Daphne turned to me with a wink and a smile. When our boss broke the news of our $15 daily stipend at orientation last week, every single one of my teammates thought it impossible – except Daphne. She thought it a challenge. And she liked challenges. Just the night before, in Vegas, she had talked the manager of a youth hostel into letting us sleep in the supply closet for half the regular rate. Girlfriend was on a roll.

We followed the woman inside her mobile home, where an ancient woman sat in a corner behind a giant loom, wearing a necklace of turquoise stones larger than my fist. Pausing in her project – a saddlebag patterned in black and white diamonds – she squinted at us with oystery eyes. From a back room appeared a man holding a wooden flute. His mouth opened in surprise at the sight of us. We all blinked at one another for an extended awkward moment. Then Daphne spun her magic.

“Oh my god! This bag is beau-tiful! And that flute! Did you make it?

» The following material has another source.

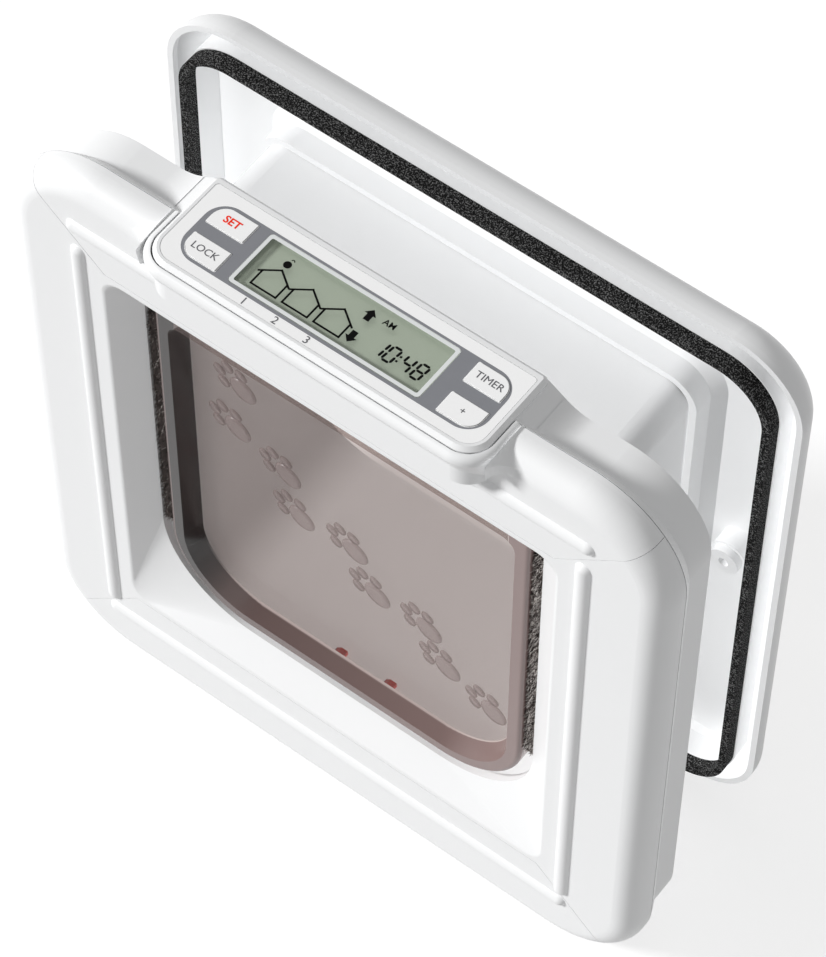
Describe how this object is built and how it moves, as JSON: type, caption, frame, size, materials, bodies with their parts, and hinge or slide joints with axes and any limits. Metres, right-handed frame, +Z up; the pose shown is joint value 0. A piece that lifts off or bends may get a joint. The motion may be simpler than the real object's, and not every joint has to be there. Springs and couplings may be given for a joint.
{
  "type": "cat flap",
  "caption": "Electronic selective cat flap: indoor unit with display panel, smoky swinging flap and telescoping tunnel, and an outdoor frame with a foam seal",
  "frame": {"origin": "midway between the two fixing holes, in the plane where the casing lies against the inside of the door", "axes": "+X to the right as seen from indoors, +Y outdoors through the door, +Z up"},
  "size_m": [0.2304, 0.0919, 0.2467],
  "materials": {
    "white_plastic": "smooth white moulding, satin gloss",
    "panel_plastic": "white printed plate and keys",
    "clear_window": "clear flat pane",
    "display_glass": "grey-green display with dark segments",
    "board": "green printed circuit board",
    "black_plastic": "black switch bodies",
    "screw_steel": "zinc-plated steel",
    "cell_sleeve": "plain dark sleeve over a steel can",
    "contact_steel": "nickel-plated spring steel",
    "copper_winding": "enamelled copper wire",
    "grey_plastic": "grey inner moulding",
    "solenoid": "copper winding on a steel base",
    "red_plastic": "bright red acetal",
    "smoky_plastic": "smoky brown transparent moulding",
    "magnet": "dark ferrite",
    "brush_pile": "dark fuzzy pile on a strip",
    "black_foam": "matte black closed-cell foam"
  },
  "bodies": {
    "casing": {"rear_casing": "white_plastic", "front_bezel": "white_plastic", "bottom_strip": "white_plastic", "tunnel_liner": "white_plastic", "panel_overlay": "panel_plastic", "display_window": "clear_window", "lcd_module": "display_glass", "circuit_board": "board", "tact_switches": "black_plastic", "board_screws": "screw_steel", "battery_cells": "cell_sleeve", "battery_contacts": "contact_steel", "sensor_coil": "copper_winding", "latch_housing": "grey_plastic", "latch_solenoids": "solenoid", "sill_magnet": "magnet", "brush_strip_left": "brush_pile", "brush_strip_right": "brush_pile"},
    "swinging_flap": {"flap": "smoky_plastic", "flap_magnet": "magnet"},
    "outdoor_half": {"outdoor_frame": "white_plastic", "foam_gasket": "black_foam"},
    "battery_cover": {"top_cover": "white_plastic"},
    "pawl_left": {"latch_pawl_left": "red_plastic"},
    "pawl_right": {"latch_pawl_right": "red_plastic"},
    "key_set": {"set_key": "panel_plastic"},
    "key_lock": {"lock_key": "panel_plastic"},
    "key_timer": {"timer_key": "panel_plastic"},
    "key_plus": {"plus_key": "panel_plastic"}
  },
  "joints": [
    {"name": "flap_swing", "type": "hinge", "parent": "casing", "child": "swinging_flap", "pos_m": [0, -0.0163, 0.066], "axis": [1, 0, 0], "range_deg": [-85, 85]},
    {"name": "frame_slide", "type": "slide", "parent": "casing", "child": "outdoor_half", "axis": [0, 1, 0], "range_m": [-0.035, 0.009]},
    {"name": "cover_slide", "type": "slide", "parent": "casing", "child": "battery_cover", "axis": [0, -1, 0], "range_m": [0, 0.03]},
    {"name": "pawl_left_lift", "type": "slide", "parent": "casing", "child": "pawl_left", "axis": [0, 0, 1], "range_m": [0, 0.005]},
    {"name": "pawl_right_lift", "type": "slide", "parent": "casing", "child": "pawl_right", "axis": [0, 0, 1], "range_m": [0, 0.005]},
    {"name": "set_key_press", "type": "slide", "parent": "casing", "child": "key_set", "axis": [0, 0, -1], "range_m": [0, 0.0005], "stiffness_N_per_m": 600},
    {"name": "lock_key_press", "type": "slide", "parent": "casing", "child": "key_lock", "axis": [0, 0, -1], "range_m": [0, 0.0005], "stiffness_N_per_m": 600},
    {"name": "timer_key_press", "type": "slide", "parent": "casing", "child": "key_timer", "axis": [0, 0, -1], "range_m": [0, 0.0005], "stiffness_N_per_m": 600},
    {"name": "plus_key_press", "type": "slide", "parent": "casing", "child": "key_plus", "axis": [0, 0, -1], "range_m": [0, 0.0005], "stiffness_N_per_m": 600}
  ]
}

Can we hear it?”

Suddenly we were sitting together in a circle, upon their linoleum floor. They treated us to a woodwind concert and a hoop dance; Daphne showed them how to samba. They shared legends that predated that entire desert valley; we regaled them with last night’s adventures in Vegas. They gave us dream catchers; we outfitted them in Odyssey T-shirts. Daphne and I didn’t roll out our sleeping bags until midnight. When the family turned out the lights, she reached out to stroke my arm. “I am so glad we are traveling together. You are such a cool friend,” she whispered.

After a few seconds passed with no response, she hissed, “You beat me to sleep! All right, g’night.”

But I wasn’t sleeping. I had tucked my head inside my bag so she couldn’t hear me weeping….

(Me and my comadre at a recent reunion in Oneonta, New York!)

One Comment

  1. I loved reading this post and about the infancy of what has now become your lifelong friendship with Daphne. What a great idea for a book, can’t wait to read the other stories!